Engineers Using the Internet to Control Buildings from Afar
AE Newsletter - Spring/Summer 2001
Engineers in the Penn State Facilities Engineering Institute (PSFEI) are pioneering the use of the Internet in controlling building functions from far away. Using a system called Building Automation Control Networking, or BACnet, engineers, via the Internet, can automate building functions such as heating and air conditioning and monitor and adjust control settings while off site.

The BACnet system, called the Open BACnet Interoperable Wide Area Network (OBIWAN), is being implemented on a prototype scale. Like the legendary “Star Wars” movie character of the same name, OBIWAN allows engineering to manipulate things from afar—only in this instance, it’s with the Web and not the Force.

PSFEI engineer David Thompson says OBIWAN is already being used experimentally in parts of the Department, as well as in buildings at Cornell University and the National Institute of Standards and Technology.  Visitors can log onto the PSFEI web site and check out the temperature of a room in Engineering Unit B as well as the outside temperature in real time. OBIWAN controls the air handling equipment for Unit B and can tell the user when, for example, filters need to be changed.

The web site also allows visitors to monitor temperatures in an aquarium and an incubator in the lab. In one corner of the Unit B room, a lamp shines toward a ceiling light sensor. The lamp can be turned on and off by anyone via the Internet.

“It’s pretty amazing that people on the Pacific coast can turn the light off even before I finish saying, ‘now!’” Thompson says.

He says the strengths of OBIWAN and BACnet come from their open protocol, meaning that companies who design equipment using BACnet standards are able to have their equipment interface with equipment from other companies using the same standard. Thompson says that up until a few years ago, building owners who wanted to upgrade their building controls needed to contract exclusively with their current equipment provider for conformability reasons. This meant that owners were locked into using one firm.  In addition, owners could only do remote control adjustments by using specialized computer equipment.

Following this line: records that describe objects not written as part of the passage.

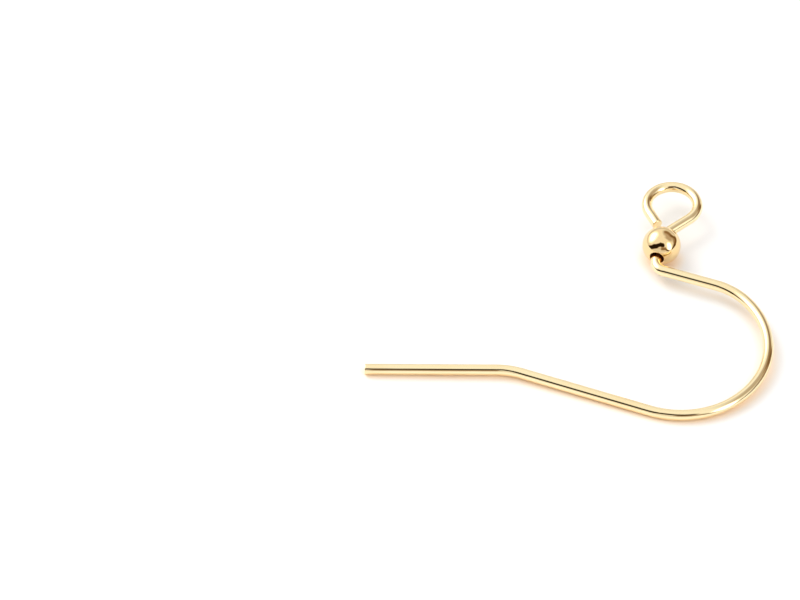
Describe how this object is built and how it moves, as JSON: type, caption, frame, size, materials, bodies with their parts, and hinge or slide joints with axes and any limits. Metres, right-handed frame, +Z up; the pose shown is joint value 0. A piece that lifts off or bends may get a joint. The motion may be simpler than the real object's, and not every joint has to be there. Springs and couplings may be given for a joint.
{
  "type": "ear wire",
  "caption": "Fish-hook ear wire: gold-coloured round wire with a flared straight tail, a rounded crown, a loose drilled ball bead and an open loop that takes a drop, lying on its side.",
  "frame": {"origin": "on the table, under the centre of the lying part's outline", "axes": "+Z up from the table, +X along the tail from its tip to the hook, +Y towards the leg, bead and loop"},
  "size_m": [0.0224, 0.0176, 0.0021],
  "materials": {
    "wire": "gold plated round wire, polished",
    "bead": "gold plated bead, high polish"
  },
  "bodies": {
    "wire": {"ear_wire": "wire"},
    "bead": {"ball_bead": "bead"}
  },
  "joints": [
    {"name": "bead_spin", "type": "hinge", "parent": "wire", "child": "bead", "pos_m": [0.00516, 0.00397, 0.00108], "axis": [0.2753, 0.9596, 0.0582], "continuous": true}
  ]
}
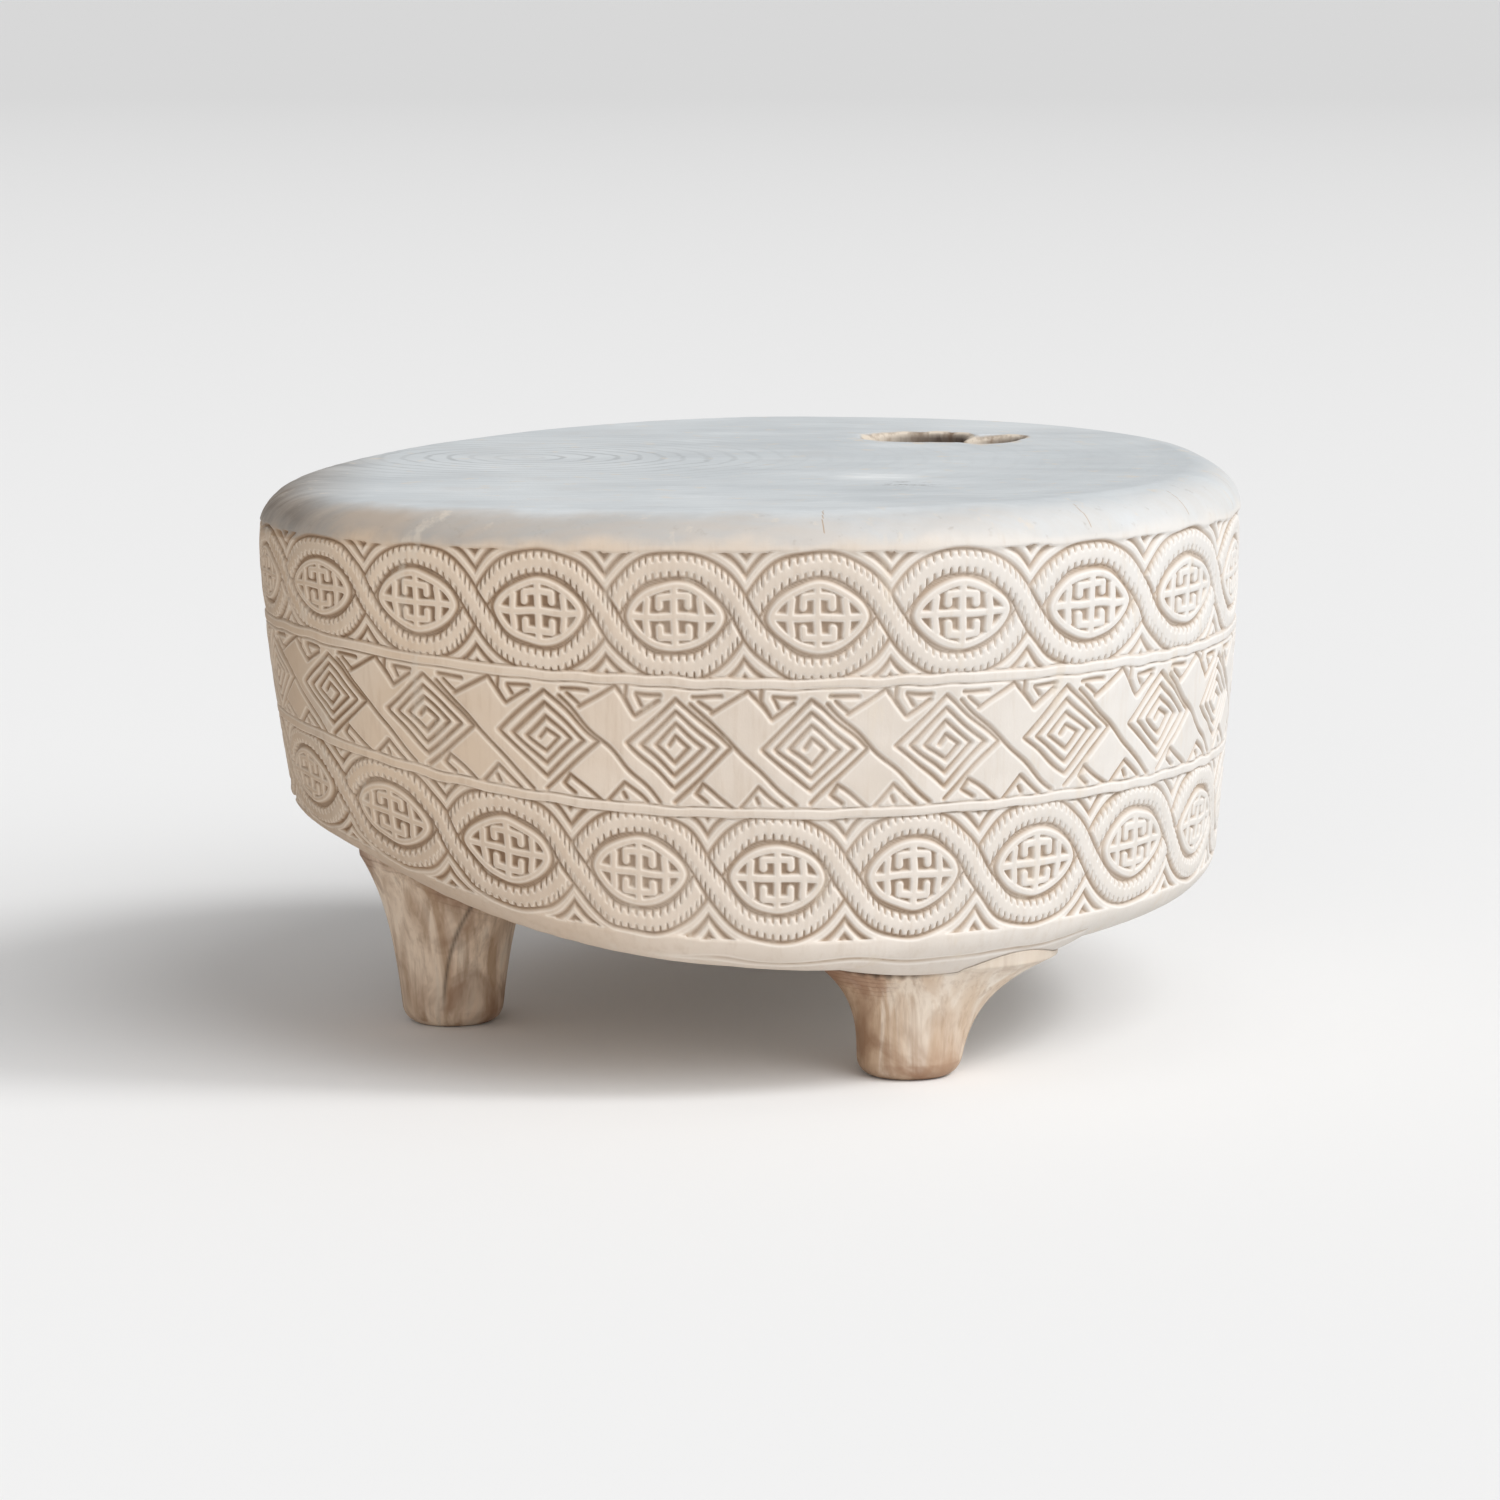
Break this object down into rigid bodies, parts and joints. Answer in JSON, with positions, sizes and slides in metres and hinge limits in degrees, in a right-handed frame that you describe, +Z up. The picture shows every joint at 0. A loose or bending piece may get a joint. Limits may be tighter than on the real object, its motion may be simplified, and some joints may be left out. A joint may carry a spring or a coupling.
{
  "type": "low carved table",
  "caption": "Low round table: a thick trunk slice with bands of carved relief round its side, a natural hollow in its flat top, and short flared legs.",
  "frame": {"origin": "on the floor, under the middle of the object's bounding box", "axes": "+Z up, -Y the front as pictured, +X to the right of it, so the long leg is at -X"},
  "size_m": [0.746, 0.8, 0.427],
  "materials": {
    "bleached_wood": "bleached, matt, unvarnished; greyer on the end grain of the top",
    "leg_wood": "lightly bleached, matt, with brown grain showing",
    "dowel_wood": "plain, glued in and hidden"
  },
  "bodies": {
    "root": {"body": "bleached_wood", "leg_front": "leg_wood", "leg_left": "leg_wood", "leg_back": "leg_wood", "dowel_front": "dowel_wood", "dowel_left": "dowel_wood", "dowel_back": "dowel_wood"}
  },
  "joints": []
}
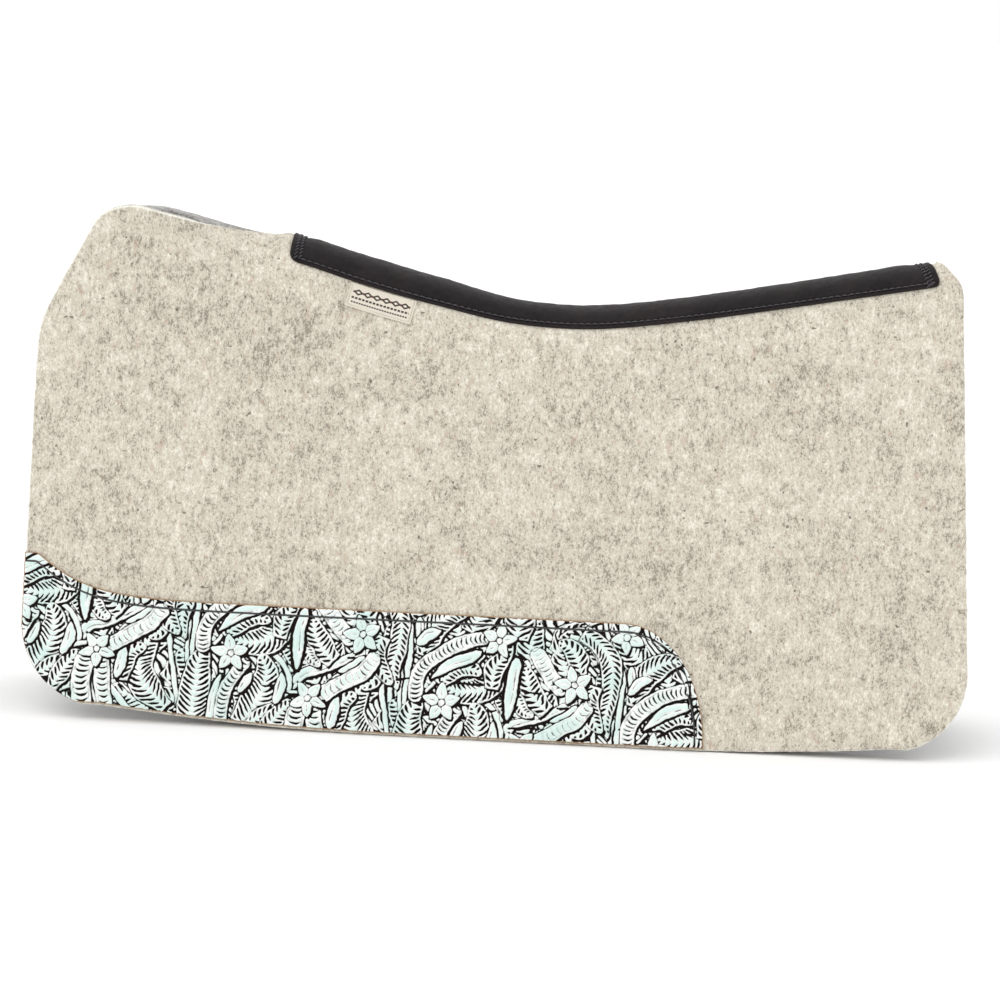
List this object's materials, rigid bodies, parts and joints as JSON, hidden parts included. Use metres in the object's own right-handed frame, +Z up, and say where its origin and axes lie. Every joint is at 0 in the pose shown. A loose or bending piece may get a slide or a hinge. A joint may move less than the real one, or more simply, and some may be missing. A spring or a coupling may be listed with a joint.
{
  "type": "saddle pad",
  "caption": "Contoured western saddle pad: two thick felt panels joined along a dipped spine, with a leather spine strip and tooled wear leathers.",
  "frame": {"origin": "Centre of the bounding box's lower face, on the floor that the pad's two lower edges stand on, midway between its panels.", "axes": "+X lengthwise towards the rear, so the horse would face -X; +Y towards its right (off) side; +Z up. -Y is the left (near) side."},
  "size_m": [0.7649, 0.189, 0.4074],
  "materials": {
    "felt": "pressed wool felt, fuzzy and flecked",
    "spine_leather": "smooth black leather, satin",
    "wear_leather": "tooled leather, pale mint over black recesses, satin",
    "black_thread": "waxed sewing thread",
    "natural_thread": "sewing thread",
    "label_cloth": "woven label cloth"
  },
  "bodies": {
    "spine": {"spine_leather": "spine_leather", "spine_seam_thread": "natural_thread", "spine_seam_under_thread": "natural_thread", "spine_tack_front": "black_thread", "spine_tack_rear": "black_thread", "spine_stitch_left": "black_thread", "spine_stitch_right": "black_thread"},
    "left_flap": {"felt_panel_left": "felt", "spine_bobbin_left": "black_thread", "wear_leather_left": "wear_leather", "wear_stitch_left": "black_thread", "wear_bobbin_left": "black_thread", "woven_label": "label_cloth", "label_stitch": "natural_thread"},
    "right_flap": {"felt_panel_right": "felt", "spine_bobbin_right": "black_thread", "wear_leather_right": "wear_leather", "wear_stitch_right": "black_thread", "wear_bobbin_right": "black_thread"}
  },
  "joints": [
    {"name": "left_fold", "type": "hinge", "parent": "spine", "child": "left_flap", "pos_m": [0, 0, 0.352], "axis": [-1, 0, 0], "range_deg": [0, 30], "deforming": ["felt_panel_left", "spine_leather", "spine_stitch_left", "spine_bobbin_left", "spine_tack_front", "spine_tack_rear"]},
    {"name": "right_fold", "type": "hinge", "parent": "spine", "child": "right_flap", "pos_m": [0, 0, 0.352], "axis": [1, 0, 0], "range_deg": [0, 30], "deforming": ["felt_panel_right", "spine_leather", "spine_stitch_right", "spine_bobbin_right", "spine_tack_front", "spine_tack_rear"]}
  ]
}
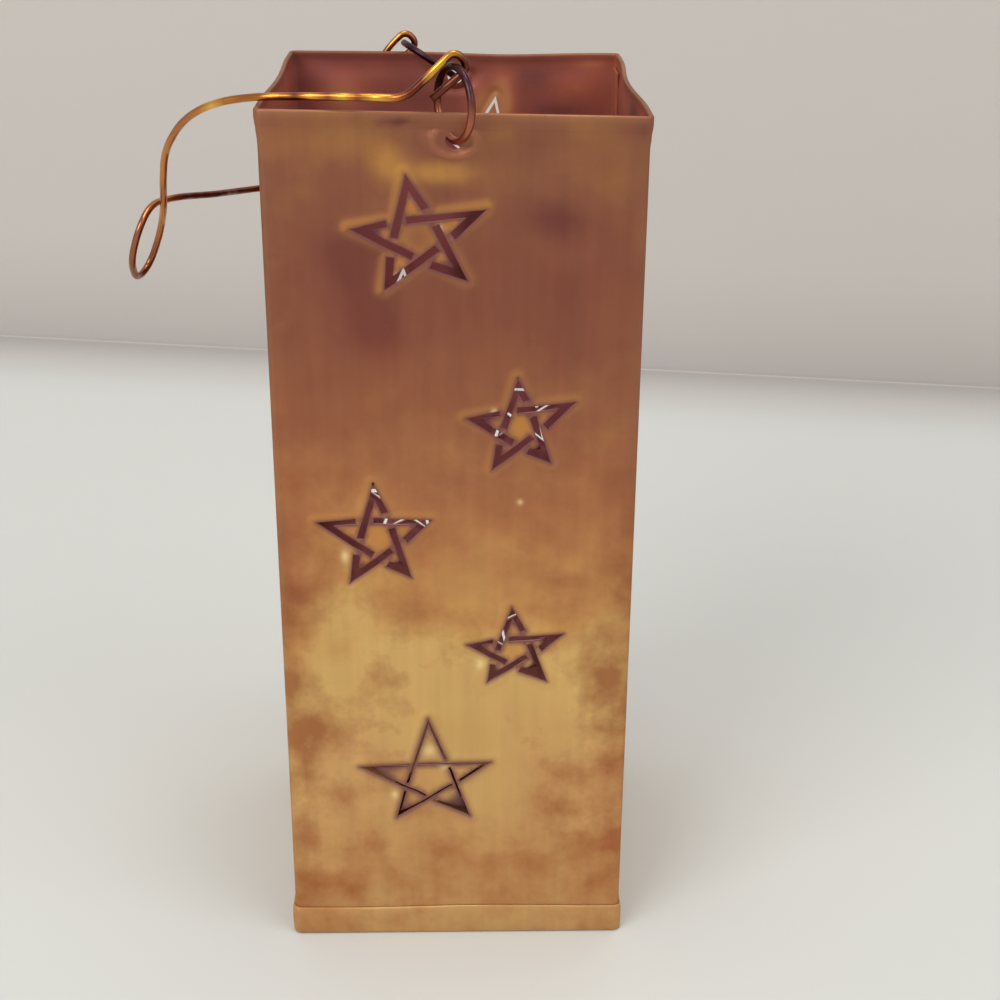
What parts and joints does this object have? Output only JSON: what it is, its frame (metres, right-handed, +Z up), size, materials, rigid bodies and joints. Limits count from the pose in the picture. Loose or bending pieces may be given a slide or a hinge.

The project has gained the interest of various groups, including the Pennsylvania Historical and Museum Commission, which has 27 sites with 466 buildings across the state.  Rather than employing specialized maintenance personnel for each facility, the commission will soon monitor all of its buildings from its headquarters and dispatch maintenance personnel when the need arises.  “All of the sites have complicated equipment,” Thompson explains. “It’s important that the historic collections are maintained in an environment conducive to their preservation.”

The AE department is including BACnet in its curriculum. Architectural Engineering seniors and graduate students will learn the use of BACnet in a controls course.